Reproduce exactly the lines of the material beneath, from the line that contains "hole([0, 0], pin_d, low, grip_t" to the line that contains "record = json.load(file)", both included, and no other lines.

------------------------------------------------

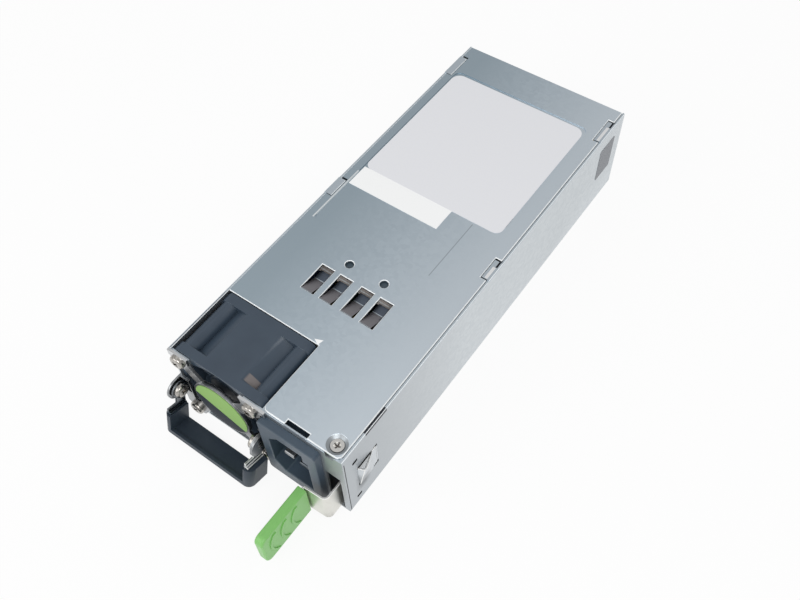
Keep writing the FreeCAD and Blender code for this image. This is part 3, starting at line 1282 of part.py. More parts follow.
def choke(middle, outer, bore, height, sectors):
    """Return a ring core and its windings, standing on the board."""
    low = BOARD_TOP + WINDING + WINDING_CLEAR
    core = ring_core(middle, outer, bore, height, low)
    windings = [ring_winding(middle, outer, bore, height, low, start, sweep) for start, sweep in sectors]
    return core, group(windings)


def boxed(sizes):
    """Return a boxed part with rounded uprights, such as a line capacitor or a relay."""
    return rounded(place(sizes[:4], sizes[4]), CASE_ROUND, V(0, 0, 1))


def y_capacitors():
    """Return the two disc capacitors beside the line choke."""
    z = BOARD_TOP + Y_CAPACITOR_R
    return group([rod(Y_CAPACITOR_R, (x, back(y), z), (x, back(y) + Y_CAPACITOR_THICK, z))
                  for x, y in Y_CAPACITORS])


def fuse_and_clips():
    """Return the tube fuse and, apart from it, its two clips."""
    y, z = back(FUSE_BACK), BOARD_TOP + FUSE_R + FUSE_LIFT
    right = FUSE_LEFT + FUSE_LENGTH
    body = rod(FUSE_R - 2 * FIT, (FUSE_LEFT, y, z), (right, y, z))
    caps = [rod(FUSE_R, (x, y, z), (x + FUSE_CAP, y, z)) for x in (FUSE_LEFT, right - FUSE_CAP)]
    inset = (FUSE_CAP - CLIP_LENGTH) / 2
    grip = FUSE_R + CLIP_WALL
    mouth = FUSE_R * CLIP_MOUTH_SHARE
    clips = []
    for x in (FUSE_LEFT + inset, right - inset - CLIP_LENGTH):
        start, end = x - PAST, x + CLIP_LENGTH + PAST
        block = box((x, x + CLIP_LENGTH), (y - grip, y + grip), (BOARD_TOP, z + FUSE_R * CLIP_RISE_SHARE))
        way_in = box((start, end), (y - mouth, y + mouth), (z, z + 2 * FUSE_R))
        clips.append(cut(block, [rod(FUSE_R, (start, y, z), (end, y, z)), way_in]))
    return fuse([body, *caps]), group(clips)


def heat_sink(sizes):
    """Return a finned heat sink that stands on the board."""
    x, start, length = sizes
    front, rear = back(start), back(start + length)
    top = BOARD_TOP + SINK_HEIGHT
    wall = box((x, x + HEAT_SINK_THICK), (front, rear), (BOARD_TOP, top))
    fins = []
    for number in range(SINK_FINS):
        z = top - SINK_FIN_THICK - number * SINK_FIN_PITCH
        fins.append(box((x, x + SINK_FIN_WIDTH), (front, rear), (z, z + SINK_FIN_THICK)))
    return fuse([wall, *fins])


def standby_transformer():
    """Return the small standby transformer: a block on a narrower base."""
    left, right, front, rear, height = STANDBY
    block = place((left, right, front, rear), height)
    inset = STANDBY_BASE / 2
    waist = place((left + inset, right - inset, front - PAST, rear + PAST), STANDBY_BASE)
    lower = place((left - PAST, right + PAST, front - PAST, rear + PAST), STANDBY_BASE)
    return rounded(block, CASE_ROUND, V(0, 0, 1)).cut(lower.cut(waist))


def flat_package(x, y, size, side):
    """Return a flat power package whose back lies on a heat sink face."""
    thick, width, height = size
    low = BOARD_TOP + PACKAGE_LIFT
    return box(sorted((x, x + side * thick)), (y, y + width), (low, low + height))


def pfc_transistors():
    """Return the switching transistors on the first heat sink."""
    x = PFC_SINK[0] + HEAT_SINK_THICK
    return group([flat_package(x, back(PFC_SINK[1] + start), TRANSISTOR, 1) for start in TRANSISTORS])


def output_rectifiers():
    """Return the row of output rectifiers that fills the second heat sink."""
    x, start, length = OUTPUT_SINK
    count = max(1, round((length - RECTIFIER_INSET) / RECTIFIER_PITCH))
    first = start + RECTIFIER_INSET
    return group([flat_package(x, back(first + n * RECTIFIER_PITCH), RECTIFIER, -1) for n in range(count)])


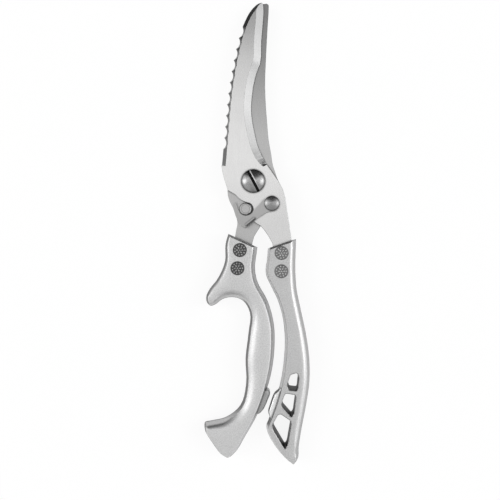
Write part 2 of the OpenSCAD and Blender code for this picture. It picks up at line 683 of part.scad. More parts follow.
module catch_washer() {
    color("dimgray") placed() difference() {
        hole(catch_place, 2 * catch_pin_d, face_z, face_z + catch_washer_t);
        hole(catch_place, catch_pin_d + 2 * shoulder_clear, 0, catch_z + over);
    }
}

module locking_stud() {
    low = -blade_gap / 2;
    chamfer = stud_d / 12;
    color("lightgrey") placed() translate([stud_place.x, stud_place.y, 0]) {
        hole([0, 0], stud_d, low, stud_top_z - chamfer);
        translate([0, 0, stud_top_z - chamfer])
            cylinder(d1 = stud_d, d2 = stud_d - 2 * chamfer, h = chamfer);
        hole([0, 0], stud_pin_d, -face_z, low);
        translate([0, 0, -face_z])
            cylinder(d1 = stud_pin_d + blade_t * 2 / 3, d2 = stud_pin_d, h = blade_t / 3);
    }
}

module hook_grip() {
    color("silver") placed() difference() {
        union() {
            casting(hook_outline, grip_t, round_h, draft);
            casting([for (p = loop(hook_points(hook_boss_shares), grip_steps))
                [p.x, p.y, boss_round]], boss_t, boss_round, draft / 3);
        }
        top_cut(hook_points([for (s = hook_cut_shares) [s.x, s.y, 0]]));
        tang_slot(rear_tang_shares, -face_z);
        rivet_bores(hook_rivets);
    }
}

module window_grip() {
    color("darkgray") placed() difference() {
        union() {
            casting(window_outline, grip_t, round_h, draft);
            casting([for (p = loop(window_points(window_boss_shares), grip_steps))
                [p.x, p.y, boss_round]], boss_t, boss_round, draft / 3);
        }
        top_cut(window_points([for (s = window_cut_shares) [s.x, s.y, 0]]));
        tang_slot(front_tang_shares, blade_gap / 2);
        rivet_bores(window_rivets);
        for (s = opening_shares) opening(s);
    }
}

// A grip rivet's front half: a head on a tube
module rivet_tube(place) {
    seat = grip_t / 2 - rivet_head_t;
    end = -face_z - blade_t / 2;
    color("gray") placed() translate([place.x, place.y, 0]) difference() {
        union() {
            dome(rivet_head_d, rivet_head_t, rivet_rise, seat);
            hole([0, 0], tube_d, end, seat);
        }
        hole([0, 0], pin_d + 2 * rivet_clear, end - over, seat);
    }
}

// A grip rivet's back half: a head flush with the back, and the pin that fills the tube
module rivet_pin(place) {
    low = -grip_t / 2 + rivet_sink;
    color("gray") placed() translate([place.x, place.y, 0]) {
        hole([0, 0], rivet_head_d, low, low + rivet_head_t);
        hole([0, 0], pin_d, low, grip_t / 2 - 2 * rivet_head_t);
    }
}

front_blade();
rear_blade();
pivot_screw();
pivot_washer();
pivot_nut();
return_spring();
catch_plate();
catch_rivet();
catch_washer();
locking_stud();
hook_grip();
window_grip();
rivet_tube(hook_rivets[0]);  // hook_upper_rivet
rivet_pin(hook_rivets[0]);  // hook_upper_rivet_pin
rivet_tube(hook_rivets[1]);  // hook_lower_rivet
rivet_pin(hook_rivets[1]);  // hook_lower_rivet_pin
rivet_tube(window_rivets[0]);  // window_upper_rivet
rivet_pin(window_rivets[0]);  // window_upper_rivet_pin
rivet_tube(window_rivets[1]);  // window_lower_rivet
rivet_pin(window_rivets[1]);  // window_lower_rivet_pin
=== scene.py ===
"""Kitchen shears with a scaler blade and cast grips: finishes, rivet patterns and studio."""

import json
import math

import bmesh
import bpy
from bpy.props import FloatProperty, FloatVectorProperty, IntProperty, PointerProperty
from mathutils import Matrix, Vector

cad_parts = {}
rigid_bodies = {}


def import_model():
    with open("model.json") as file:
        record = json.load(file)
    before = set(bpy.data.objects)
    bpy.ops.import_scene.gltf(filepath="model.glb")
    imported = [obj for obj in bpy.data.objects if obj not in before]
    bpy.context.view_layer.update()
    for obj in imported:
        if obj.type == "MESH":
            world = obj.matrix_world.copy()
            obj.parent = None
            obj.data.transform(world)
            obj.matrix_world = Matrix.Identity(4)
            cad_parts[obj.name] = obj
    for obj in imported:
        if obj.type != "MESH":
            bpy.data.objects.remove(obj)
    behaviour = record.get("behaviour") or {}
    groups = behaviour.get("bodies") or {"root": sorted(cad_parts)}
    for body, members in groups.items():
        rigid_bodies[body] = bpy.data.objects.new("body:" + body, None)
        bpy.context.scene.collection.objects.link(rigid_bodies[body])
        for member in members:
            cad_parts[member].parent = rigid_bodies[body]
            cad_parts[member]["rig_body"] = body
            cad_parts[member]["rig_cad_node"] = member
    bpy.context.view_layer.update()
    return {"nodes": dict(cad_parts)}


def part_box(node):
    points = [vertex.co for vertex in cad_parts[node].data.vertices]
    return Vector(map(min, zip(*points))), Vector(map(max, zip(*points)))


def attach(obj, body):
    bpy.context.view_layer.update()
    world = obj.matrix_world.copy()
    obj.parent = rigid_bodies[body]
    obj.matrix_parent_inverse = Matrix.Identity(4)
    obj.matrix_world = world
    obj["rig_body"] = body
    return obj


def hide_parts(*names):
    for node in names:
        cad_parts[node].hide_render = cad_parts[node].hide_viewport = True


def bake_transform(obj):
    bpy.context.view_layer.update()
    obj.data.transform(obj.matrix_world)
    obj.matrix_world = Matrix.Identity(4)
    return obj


bl_info = {
    "name": "Kitchen shears",
    "version": (1, 0, 0),
    "blender": (4, 5, 0),
    "location": "3D Viewport > Sidebar > Shears",
    "description": "Finishes, rivet patterns and studio for the kitchen shears",
    "category": "Object",
}

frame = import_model()


def centre(node):
    """The middle of a CAD node's box."""
    low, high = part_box(node)
    return (Vector(low) + Vector(high)) / 2


def top(node):
    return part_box(node)[1][2]


def half_width(node):
    low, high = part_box(node)
    return (high[0] - low[0]) / 2


SCREW = centre("pivot_screw")
SCREW_RADIUS = half_width("pivot_screw")
SLOT_TURN = math.radians(118)
SLOT_HALF = 0.00075
STUD = centre("locking_stud")
STUD_RADIUS = half_width("locking_stud")
CATCH_RIVET = centre("catch_rivet")
CATCH_RIVET_RADIUS = half_width("catch_rivet")
HEAD_RADIUS = half_width("hook_upper_rivet")
GRIP_TOP = top("hook_grip")
BOSS_TOP = 0.0105
RIVETS = {
    "hook": ["hook_upper_rivet", "hook_lower_rivet"],
    "window": ["window_upper_rivet", "window_lower_rivet"],
}
BODY_OF_GRIP = {"hook": "rear_half", "window": "front_half"}

# Lines of the plan: the outer line of the catch's tab, the end of the cutting bevel at the
# heel, and the window grip's left wall from its lower corner to the top of its boss
TAB = ((-0.005434, 0.003494), (-0.000545, 0.007494))
HEEL_LINE = ((0.00295, 0.03803), (0.00517, 0.03803))
SHADED_WALL = ((0.00569, -0.1058), (0.0135, -0.0859))
# Points of the plan: the middle of the painted light on the bevel's end at the heel, and of the
# painted shade spot below it
HEEL_LIGHT = (0.0030, 0.0400)
HEEL_SHADE_SPOT = (0.0037, 0.0382)
# Middles and reaches of the three openings, for the painted shade on their walls
OPENINGS = (((0.0200, -0.0815), 0.0075), ((0.0179, -0.0942), 0.0085), ((0.0143, -0.1085), 0.0115))

# The toothed back is dark above this Y, and the painted shades along the blades end near the tips
BAND_END = 0.0355
NEAR_TIPS = 0.116
# Stretches of Y for painted shade: where the shade beside steps deepens, where the front blade's
# face lightens above the pivot and darkens again, where its bevel darkens down to the heel and up
# to the tip, and where the rear blade darkens
SHADE_DEEPENS = (0.020, 0.027)
FRONT_ROOT = (0.005, 0.035)
FRONT_END = (0.095, NEAR_TIPS)
LOWER_BEVEL = (0.046, 0.082)
UPPER_BEVEL = (0.074, NEAR_TIPS)
REAR_END = (0.055, 0.100)

# How upright a normal is on the flats, from the first of these to the second
FLAT = (0.90, 0.97)
# The darkness of the painted shadow beside the stud, and the softness of a sharp border
STUD_SHADOW = 0.75
HAIR = 1e-4


# ---------------------------------------------------------------- nodes


def put(tree, kind, inputs=None, **settings):
    """Adds a node. Its inputs are given by name or number, as values or as sockets to link."""
    made = tree.nodes.new(kind)
    for key, value in settings.items():
        setattr(made, key, value)
    for key, value in (inputs or {}).items():
        socket = made.inputs[key]
        if isinstance(value, bpy.types.NodeSocket):
            tree.links.new(value, socket)
        else:
            socket.default_value = value
    return made


def maths(tree, operation, a, b=0.0, clamp=False):
    made = put(tree, "ShaderNodeMath", {0: a, 1: b}, operation=operation, use_clamp=clamp)
    return made.outputs[0]


def times(tree, first, *others):
    """The values multiplied together."""
    for other in others:
        first = maths(tree, "MULTIPLY", first, other)
    return first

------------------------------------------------

[In response]:
        hole([0, 0], pin_d, low, grip_t / 2 - 2 * rivet_head_t);
    }
}

front_blade();
rear_blade();
pivot_screw();
pivot_washer();
pivot_nut();
return_spring();
catch_plate();
catch_rivet();
catch_washer();
locking_stud();
hook_grip();
window_grip();
rivet_tube(hook_rivets[0]);  // hook_upper_rivet
rivet_pin(hook_rivets[0]);  // hook_upper_rivet_pin
rivet_tube(hook_rivets[1]);  // hook_lower_rivet
rivet_pin(hook_rivets[1]);  // hook_lower_rivet_pin
rivet_tube(window_rivets[0]);  // window_upper_rivet
rivet_pin(window_rivets[0]);  // window_upper_rivet_pin
rivet_tube(window_rivets[1]);  // window_lower_rivet
rivet_pin(window_rivets[1]);  // window_lower_rivet_pin
=== scene.py ===
"""Kitchen shears with a scaler blade and cast grips: finishes, rivet patterns and studio."""

import json
import math

import bmesh
import bpy
from bpy.props import FloatProperty, FloatVectorProperty, IntProperty, PointerProperty
from mathutils import Matrix, Vector

cad_parts = {}
rigid_bodies = {}


def import_model():
    with open("model.json") as file:
        record = json.load(file)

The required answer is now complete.